---- Supplied material

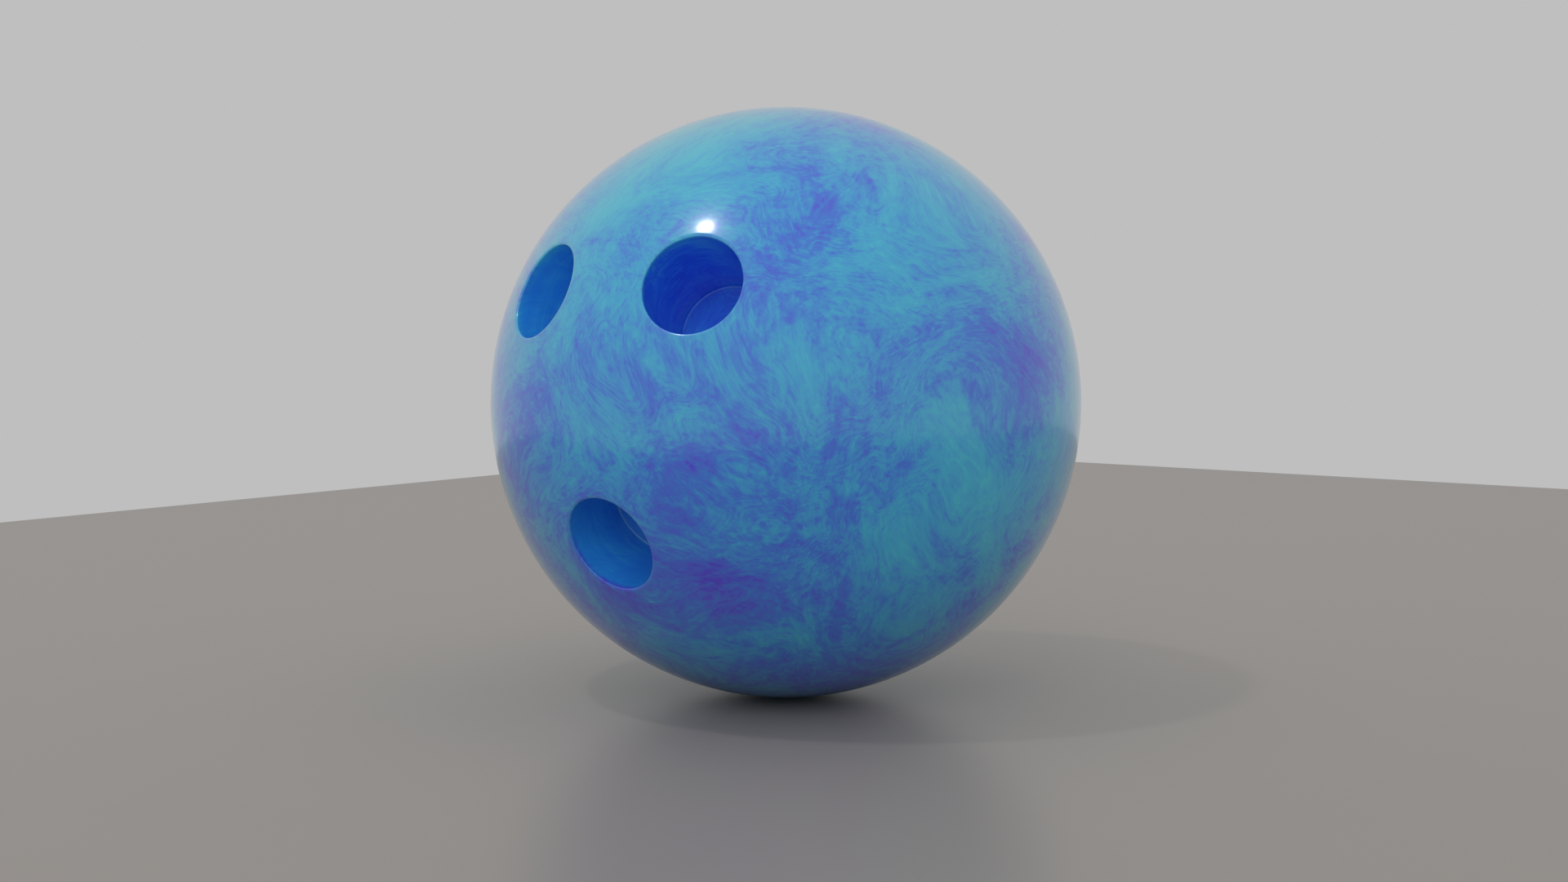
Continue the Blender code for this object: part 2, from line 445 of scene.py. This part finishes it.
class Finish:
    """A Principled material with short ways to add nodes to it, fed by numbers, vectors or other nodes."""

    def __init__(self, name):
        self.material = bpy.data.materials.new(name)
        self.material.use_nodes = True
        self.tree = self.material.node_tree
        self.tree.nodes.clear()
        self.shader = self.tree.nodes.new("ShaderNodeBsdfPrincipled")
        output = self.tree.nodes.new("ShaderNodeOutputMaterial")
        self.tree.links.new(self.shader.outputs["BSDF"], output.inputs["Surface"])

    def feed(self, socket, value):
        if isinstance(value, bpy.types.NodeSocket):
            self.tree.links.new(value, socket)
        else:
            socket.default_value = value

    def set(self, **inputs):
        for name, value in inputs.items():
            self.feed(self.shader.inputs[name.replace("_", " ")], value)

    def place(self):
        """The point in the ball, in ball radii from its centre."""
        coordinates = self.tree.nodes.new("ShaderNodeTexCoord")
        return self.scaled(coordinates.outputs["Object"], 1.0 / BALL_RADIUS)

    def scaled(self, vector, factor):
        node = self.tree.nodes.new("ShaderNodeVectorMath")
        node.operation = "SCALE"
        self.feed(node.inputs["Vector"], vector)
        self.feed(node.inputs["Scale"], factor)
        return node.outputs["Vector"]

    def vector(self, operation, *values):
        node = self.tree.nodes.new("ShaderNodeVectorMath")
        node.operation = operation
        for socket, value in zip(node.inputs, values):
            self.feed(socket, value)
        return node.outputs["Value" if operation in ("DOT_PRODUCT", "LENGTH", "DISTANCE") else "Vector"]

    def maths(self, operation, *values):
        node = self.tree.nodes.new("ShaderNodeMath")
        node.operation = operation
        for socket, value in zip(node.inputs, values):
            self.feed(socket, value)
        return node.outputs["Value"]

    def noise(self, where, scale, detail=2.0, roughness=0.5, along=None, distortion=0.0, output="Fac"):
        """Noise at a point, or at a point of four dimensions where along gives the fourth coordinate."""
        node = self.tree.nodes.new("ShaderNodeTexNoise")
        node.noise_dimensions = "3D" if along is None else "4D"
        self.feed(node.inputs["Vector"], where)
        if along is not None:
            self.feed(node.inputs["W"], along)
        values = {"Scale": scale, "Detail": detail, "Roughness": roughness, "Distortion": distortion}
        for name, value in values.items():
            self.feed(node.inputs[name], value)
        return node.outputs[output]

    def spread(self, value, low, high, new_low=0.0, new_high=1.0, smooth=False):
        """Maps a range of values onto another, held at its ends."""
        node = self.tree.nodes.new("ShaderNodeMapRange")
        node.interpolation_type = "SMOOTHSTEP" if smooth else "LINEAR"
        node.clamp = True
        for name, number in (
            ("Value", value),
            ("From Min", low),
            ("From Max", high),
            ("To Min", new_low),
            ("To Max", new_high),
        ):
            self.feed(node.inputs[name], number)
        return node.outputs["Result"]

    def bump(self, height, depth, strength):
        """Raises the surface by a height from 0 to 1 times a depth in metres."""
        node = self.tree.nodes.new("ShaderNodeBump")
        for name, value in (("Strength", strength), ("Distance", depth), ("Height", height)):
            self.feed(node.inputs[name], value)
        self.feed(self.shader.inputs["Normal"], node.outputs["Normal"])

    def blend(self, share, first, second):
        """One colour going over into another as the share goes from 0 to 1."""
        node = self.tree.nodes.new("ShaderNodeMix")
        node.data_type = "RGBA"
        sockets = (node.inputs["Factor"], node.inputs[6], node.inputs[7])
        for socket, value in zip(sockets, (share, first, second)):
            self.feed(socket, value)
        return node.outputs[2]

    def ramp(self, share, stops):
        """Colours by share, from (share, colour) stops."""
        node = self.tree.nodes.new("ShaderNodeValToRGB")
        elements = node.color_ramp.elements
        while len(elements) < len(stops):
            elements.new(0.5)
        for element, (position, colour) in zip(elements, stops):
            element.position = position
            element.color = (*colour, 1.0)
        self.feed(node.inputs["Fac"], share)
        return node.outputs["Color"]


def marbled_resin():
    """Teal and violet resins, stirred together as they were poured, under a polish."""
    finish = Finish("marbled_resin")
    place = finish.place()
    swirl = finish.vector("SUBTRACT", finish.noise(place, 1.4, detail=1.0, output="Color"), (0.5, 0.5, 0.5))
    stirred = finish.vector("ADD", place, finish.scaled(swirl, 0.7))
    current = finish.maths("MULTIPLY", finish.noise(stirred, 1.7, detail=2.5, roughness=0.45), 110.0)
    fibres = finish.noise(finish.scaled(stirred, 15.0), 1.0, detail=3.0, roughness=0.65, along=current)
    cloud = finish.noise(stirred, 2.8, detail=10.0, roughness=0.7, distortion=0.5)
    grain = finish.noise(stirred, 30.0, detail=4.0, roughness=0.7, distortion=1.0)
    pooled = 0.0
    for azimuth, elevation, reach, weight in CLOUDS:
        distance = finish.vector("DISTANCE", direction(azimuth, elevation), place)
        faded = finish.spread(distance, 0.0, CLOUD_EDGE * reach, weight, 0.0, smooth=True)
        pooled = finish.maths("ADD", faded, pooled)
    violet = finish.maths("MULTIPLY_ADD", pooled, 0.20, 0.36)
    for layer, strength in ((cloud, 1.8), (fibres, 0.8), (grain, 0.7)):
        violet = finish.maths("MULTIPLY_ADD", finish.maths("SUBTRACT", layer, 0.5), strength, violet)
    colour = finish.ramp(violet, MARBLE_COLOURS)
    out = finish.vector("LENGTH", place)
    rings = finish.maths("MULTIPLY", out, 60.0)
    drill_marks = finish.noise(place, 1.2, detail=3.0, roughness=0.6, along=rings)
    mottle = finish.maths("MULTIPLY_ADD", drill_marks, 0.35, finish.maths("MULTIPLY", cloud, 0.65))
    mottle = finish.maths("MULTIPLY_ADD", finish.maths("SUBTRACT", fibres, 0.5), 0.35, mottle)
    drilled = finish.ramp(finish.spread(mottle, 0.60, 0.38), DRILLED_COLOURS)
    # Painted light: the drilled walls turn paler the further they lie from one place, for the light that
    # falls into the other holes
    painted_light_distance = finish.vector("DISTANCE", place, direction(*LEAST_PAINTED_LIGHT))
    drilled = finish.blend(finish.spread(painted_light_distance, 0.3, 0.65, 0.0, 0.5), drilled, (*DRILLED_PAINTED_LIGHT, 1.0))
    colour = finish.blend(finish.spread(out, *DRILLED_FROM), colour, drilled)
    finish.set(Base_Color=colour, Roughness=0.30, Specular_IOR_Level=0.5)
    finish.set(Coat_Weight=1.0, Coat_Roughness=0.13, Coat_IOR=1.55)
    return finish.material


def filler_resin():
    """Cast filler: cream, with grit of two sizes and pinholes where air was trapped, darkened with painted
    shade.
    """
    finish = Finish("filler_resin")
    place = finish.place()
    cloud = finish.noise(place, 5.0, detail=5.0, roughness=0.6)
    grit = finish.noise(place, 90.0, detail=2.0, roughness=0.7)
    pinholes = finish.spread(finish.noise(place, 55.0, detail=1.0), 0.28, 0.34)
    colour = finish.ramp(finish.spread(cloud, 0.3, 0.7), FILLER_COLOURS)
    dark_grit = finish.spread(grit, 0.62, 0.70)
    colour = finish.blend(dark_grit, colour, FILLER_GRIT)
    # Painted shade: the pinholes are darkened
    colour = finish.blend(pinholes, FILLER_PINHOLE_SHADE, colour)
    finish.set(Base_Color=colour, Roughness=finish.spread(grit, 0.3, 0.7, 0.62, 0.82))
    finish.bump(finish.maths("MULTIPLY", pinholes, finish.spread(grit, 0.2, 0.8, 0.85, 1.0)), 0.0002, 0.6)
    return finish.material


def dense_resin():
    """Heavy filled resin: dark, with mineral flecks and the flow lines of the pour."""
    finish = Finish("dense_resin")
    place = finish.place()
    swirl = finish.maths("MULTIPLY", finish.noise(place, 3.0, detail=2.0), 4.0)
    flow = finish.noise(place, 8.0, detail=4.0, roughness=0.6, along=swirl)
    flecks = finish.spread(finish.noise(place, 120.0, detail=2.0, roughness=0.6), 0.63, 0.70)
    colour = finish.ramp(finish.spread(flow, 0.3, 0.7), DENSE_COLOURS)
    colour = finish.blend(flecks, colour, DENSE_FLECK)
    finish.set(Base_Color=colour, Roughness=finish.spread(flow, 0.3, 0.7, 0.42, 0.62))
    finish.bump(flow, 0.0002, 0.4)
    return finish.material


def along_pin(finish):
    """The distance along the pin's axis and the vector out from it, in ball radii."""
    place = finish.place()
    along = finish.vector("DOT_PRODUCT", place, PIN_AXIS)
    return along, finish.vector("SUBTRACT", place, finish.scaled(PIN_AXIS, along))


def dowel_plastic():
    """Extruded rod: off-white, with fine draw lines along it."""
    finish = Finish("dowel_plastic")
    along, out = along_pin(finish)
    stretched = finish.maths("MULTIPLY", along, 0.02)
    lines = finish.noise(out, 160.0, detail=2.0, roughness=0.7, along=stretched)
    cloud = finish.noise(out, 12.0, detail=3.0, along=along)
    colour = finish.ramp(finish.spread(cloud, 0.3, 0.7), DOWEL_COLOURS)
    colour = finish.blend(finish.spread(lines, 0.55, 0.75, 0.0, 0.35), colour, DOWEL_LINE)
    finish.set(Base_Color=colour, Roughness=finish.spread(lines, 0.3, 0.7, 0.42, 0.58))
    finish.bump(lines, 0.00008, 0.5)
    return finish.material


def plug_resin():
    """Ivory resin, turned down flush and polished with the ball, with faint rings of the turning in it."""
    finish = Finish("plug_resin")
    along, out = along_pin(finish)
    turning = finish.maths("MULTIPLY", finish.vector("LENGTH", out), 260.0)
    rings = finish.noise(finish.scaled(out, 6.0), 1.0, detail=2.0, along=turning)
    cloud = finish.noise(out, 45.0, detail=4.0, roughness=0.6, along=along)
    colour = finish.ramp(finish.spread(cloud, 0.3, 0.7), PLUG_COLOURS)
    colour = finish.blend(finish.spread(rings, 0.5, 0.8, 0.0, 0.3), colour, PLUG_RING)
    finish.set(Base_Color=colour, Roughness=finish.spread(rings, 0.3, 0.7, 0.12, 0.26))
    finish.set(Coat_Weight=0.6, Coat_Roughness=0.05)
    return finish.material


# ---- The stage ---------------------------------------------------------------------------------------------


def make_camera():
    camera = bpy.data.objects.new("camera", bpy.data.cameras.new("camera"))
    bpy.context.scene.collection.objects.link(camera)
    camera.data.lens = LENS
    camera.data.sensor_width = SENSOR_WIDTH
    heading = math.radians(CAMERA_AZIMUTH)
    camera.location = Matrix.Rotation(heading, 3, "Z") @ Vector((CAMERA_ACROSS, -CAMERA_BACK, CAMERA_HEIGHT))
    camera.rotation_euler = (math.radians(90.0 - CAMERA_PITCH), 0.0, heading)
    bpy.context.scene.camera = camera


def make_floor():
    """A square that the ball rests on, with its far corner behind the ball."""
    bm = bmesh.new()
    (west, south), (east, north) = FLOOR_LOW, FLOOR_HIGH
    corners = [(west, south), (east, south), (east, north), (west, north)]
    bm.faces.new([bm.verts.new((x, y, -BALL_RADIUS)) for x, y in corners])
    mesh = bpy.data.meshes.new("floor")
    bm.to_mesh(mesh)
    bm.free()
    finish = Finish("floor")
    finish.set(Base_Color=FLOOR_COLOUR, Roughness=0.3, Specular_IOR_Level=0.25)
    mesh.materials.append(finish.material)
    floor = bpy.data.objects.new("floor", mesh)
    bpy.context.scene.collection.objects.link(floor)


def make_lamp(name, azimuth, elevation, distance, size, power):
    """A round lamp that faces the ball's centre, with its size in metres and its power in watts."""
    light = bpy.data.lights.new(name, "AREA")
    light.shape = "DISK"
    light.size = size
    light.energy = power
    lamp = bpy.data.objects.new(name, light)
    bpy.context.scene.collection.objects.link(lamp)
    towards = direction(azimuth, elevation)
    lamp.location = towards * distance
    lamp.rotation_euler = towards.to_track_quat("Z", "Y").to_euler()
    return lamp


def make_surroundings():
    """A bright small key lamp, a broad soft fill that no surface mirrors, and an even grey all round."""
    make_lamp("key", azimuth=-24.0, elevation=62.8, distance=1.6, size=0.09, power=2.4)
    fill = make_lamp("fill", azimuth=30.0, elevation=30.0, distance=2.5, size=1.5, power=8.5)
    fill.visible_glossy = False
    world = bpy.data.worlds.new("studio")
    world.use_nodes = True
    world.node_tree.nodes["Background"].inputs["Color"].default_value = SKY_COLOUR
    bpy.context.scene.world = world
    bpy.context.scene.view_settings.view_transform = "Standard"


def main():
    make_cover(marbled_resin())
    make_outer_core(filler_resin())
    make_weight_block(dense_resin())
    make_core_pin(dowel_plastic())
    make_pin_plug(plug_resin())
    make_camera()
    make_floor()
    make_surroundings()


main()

--------

**Exercise**
Write out a verbatim copy of the data, beginning with its first line and ending with the line that contains "1.0 / BALL_RADIUS)".

**Result**
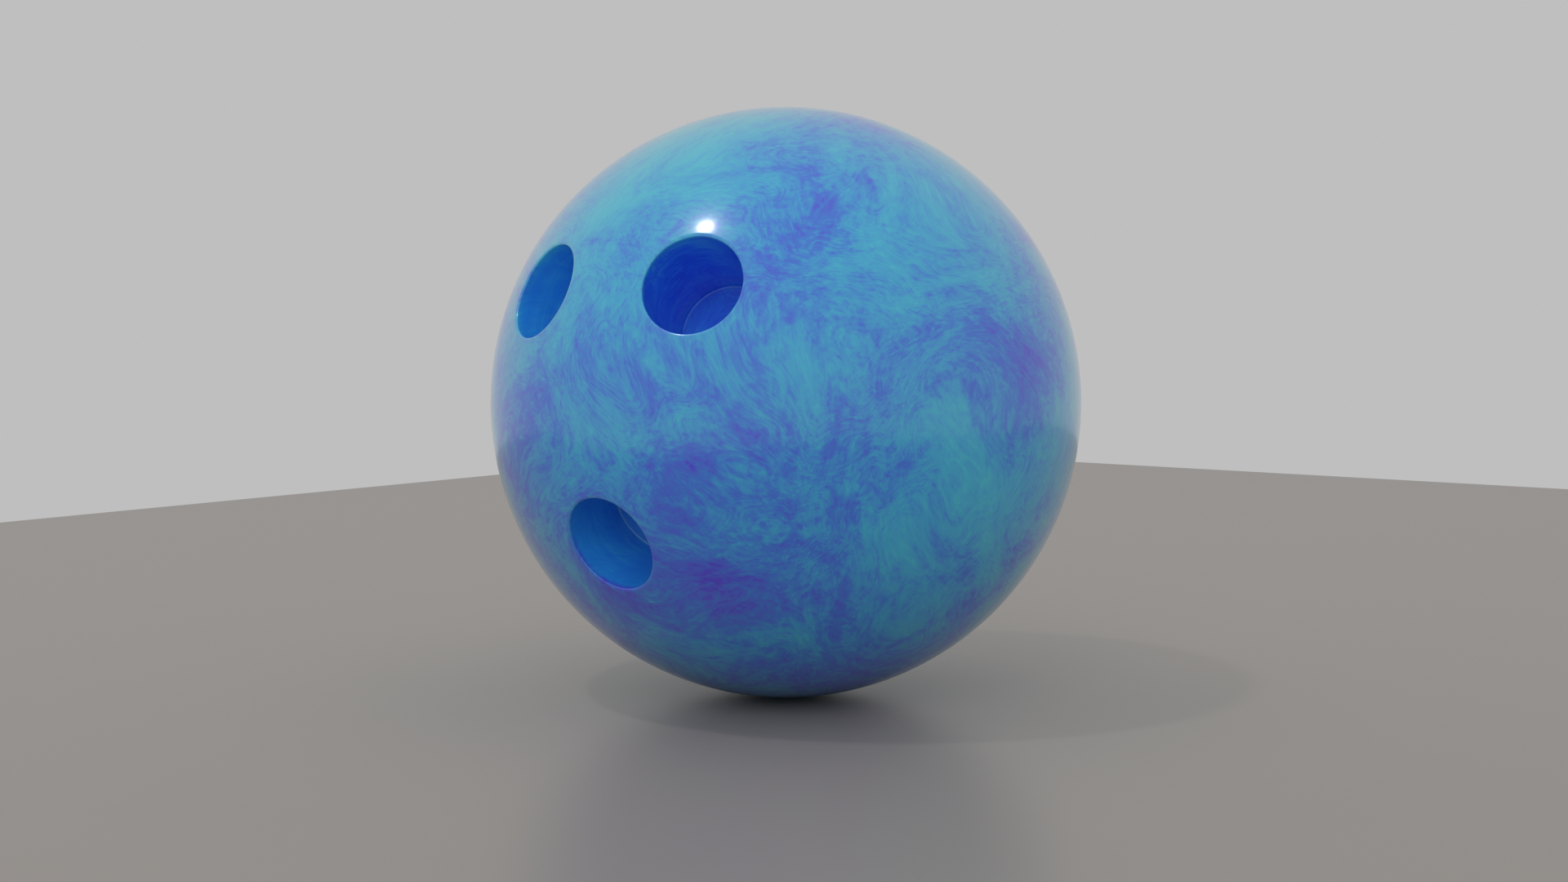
Continue the Blender code for this object: part 2, from line 445 of scene.py. This part finishes it.
class Finish:
    """A Principled material with short ways to add nodes to it, fed by numbers, vectors or other nodes."""

    def __init__(self, name):
        self.material = bpy.data.materials.new(name)
        self.material.use_nodes = True
        self.tree = self.material.node_tree
        self.tree.nodes.clear()
        self.shader = self.tree.nodes.new("ShaderNodeBsdfPrincipled")
        output = self.tree.nodes.new("ShaderNodeOutputMaterial")
        self.tree.links.new(self.shader.outputs["BSDF"], output.inputs["Surface"])

    def feed(self, socket, value):
        if isinstance(value, bpy.types.NodeSocket):
            self.tree.links.new(value, socket)
        else:
            socket.default_value = value

    def set(self, **inputs):
        for name, value in inputs.items():
            self.feed(self.shader.inputs[name.replace("_", " ")], value)

    def place(self):
        """The point in the ball, in ball radii from its centre."""
        coordinates = self.tree.nodes.new("ShaderNodeTexCoord")
        return self.scaled(coordinates.outputs["Object"], 1.0 / BALL_RADIUS)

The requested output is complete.